MA: But it is a shame that Portugal's political partners and allies happen to be Indonesia's economic partners and allies. That makes the task for Portugal, and for us, difficult.
DN: What about the inter-Ministerial negotiations?
MA: I am convinced that Indonesia is trying to postpone the next round. I think a date should be set quickly. I am not very hopeful about this round of talks, but as there is a new UN Secretary General, a new leader of the team working on the issue of Timor, it will be interesting to see how this team differs from the previous one...
DN: Does the intention of putting Timor to another UN General Assembly vote still stand?
MA: The time is right for the issue to be put to the General Assembly (GA) this year, but it is important that the inter-Ministerial round should take place in March so that the pros and cons of such a move may be better assessed. We will also have to start groundwork to prepare friendly nations for the battle at the GA. We know that the administering power sees such a move as dangerous, but we do not think it is as risky as all that.
DN: What would a favourable vote means for East Timor now?
MA: It would mean a new resolution - the first in over 10 years. There are those who believe that the fact that no resolution has been adopted in all that time is in itself proof that the international community is giving its tacit approval to occupation. With regards the practical effects of a resolution, that would depend on the wording thereof. Timor has already been the subject of several resolutions but, if we take a good look at the wording, we see that the UN has exercised no coercive pressure on Indonesia. There is no coercive content in any of the resolutions. If we could manage to get a resolution adopted that contained an element of coercion, then naturally it would make a political impact. It is also important that the resolution renews and strengthens the Secretary General's mandate, and confers on him a role which is not limited to good offices alone, but which extends it to embrace mediation too.
DN: Has a date been set for the inauguration of the Peace and Democracy Foundation?
MA: The Foundation will probably be registered in March, although there are still points in its statutes which have to be settled. One of my proposals was that an international advisory board should be set up.

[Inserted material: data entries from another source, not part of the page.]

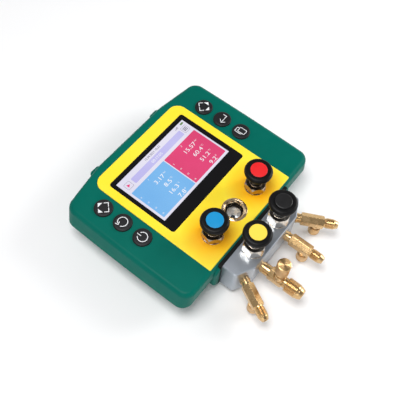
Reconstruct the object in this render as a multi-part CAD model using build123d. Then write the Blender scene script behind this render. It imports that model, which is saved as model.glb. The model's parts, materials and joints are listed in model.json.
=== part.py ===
from build123d import *
import math
import os

# Digital refrigerant manifold gauge: two-part housing with a colour display,
# a four-valve aluminium manifold at its lower edge and four brass hose ports.
# Millimetres. X = to the right, Y = towards the top edge, Z = out of the face.
# Origin: on the flat back, under the middle of the housing's outline.

# ---------------------------------------------------------------- dimensions
# housing
HW = 108.0            # half width at the corners
HW_MID = 108.9        # half width at mid height (sides bow out slightly)
Y_BOT, Y_TOP = -83.5, 82.3
X_FLAT = 50.0         # the top edge is level up to here, then slopes
SLOPE = 8.4           # slope of the outer stretches of the top edge, degrees
R_CT, R_CB = 13.0, 12.0   # corner radii, top and bottom
Z_FACE = 49.2         # green face
Z_PART = 27.0         # parting plane of the two shells
Z_PAN = 16.0          # bottom of the tapered rear pan
PAN_TAPER = 40.0
WALL = 3.0
R_EDGE = 5.2          # rounding of the face's outer edge
DX_FACE, DX_PART = 3.7, -1.4   # the long sides lean in towards the face: offset there and at the parting plane
Z_SKIN = 45.5         # inner side of the face wall

# rear hump (battery bay), its back is the rest face Z = 0
HUMP_HW, HUMP_Y0, HUMP_Y1, HUMP_R = 62.0, -80.0, 40.0, 10.0
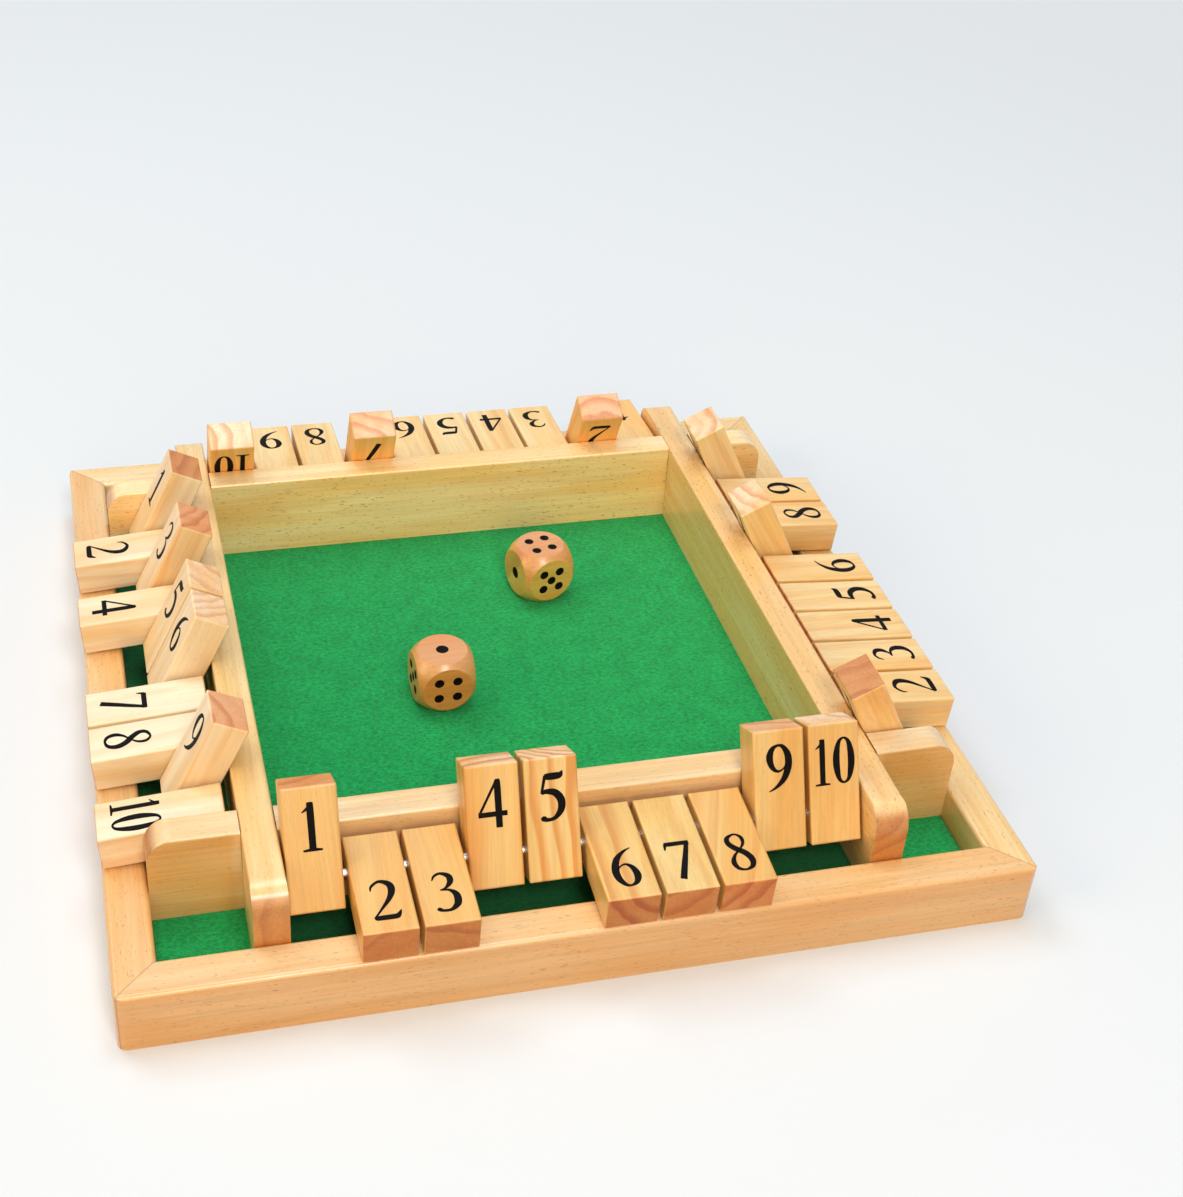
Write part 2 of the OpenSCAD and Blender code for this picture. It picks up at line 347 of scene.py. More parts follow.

DN: Contacts are in progress in an effort to find a way for East Timor to become a member of the CPLP (Community of Portuguese-Speaking Countries). Could linkage to the Lusophone community help to project the Timorese issue internationally?
MA: If the leadership of each country in the CPLP were to state clearly what the advantages would be for the Community, then I would be able to say what advantages there would be for Timor in joining. However, so far, nobody has said what the CPLP is going to be. In the short run, membership would raise East Timor's political status, and make Timor part of a community, even though it is still somewhat ill-defined.
We have quite clear thoughts on this matter, and believe that our proposals could provide ideas on what the CPLP could become. On the other hand, through Brazil the CPLP could serve as a bridge between East Timor and Latin America.
DN: There was talk recently about forming a shadow government, as being the best way to accompany the Timor question... At the time, you made some critical remarks. Would such an initiative be useful in the present context? Aren't there already enough bodies representing the resistance?
MA: After hearing some of the names that were suggested for the shadow government, the first thing I did was to exclude myself from it. Furthermore, judging from the names that were connected to it, it would not be a shadow government, but rather a government in the shadow - in the shadow of the resistance and other things. There were several people mentioned who, really, have always been in the shadow of everything....Furthermore, what exactly would be the purpose of a shadow government? What would its relationship be with the administering power? These are fundamental questions that ought to be well thought out.... When we talk about shadow government, we are talking about something permanent, with a lot of responsibility.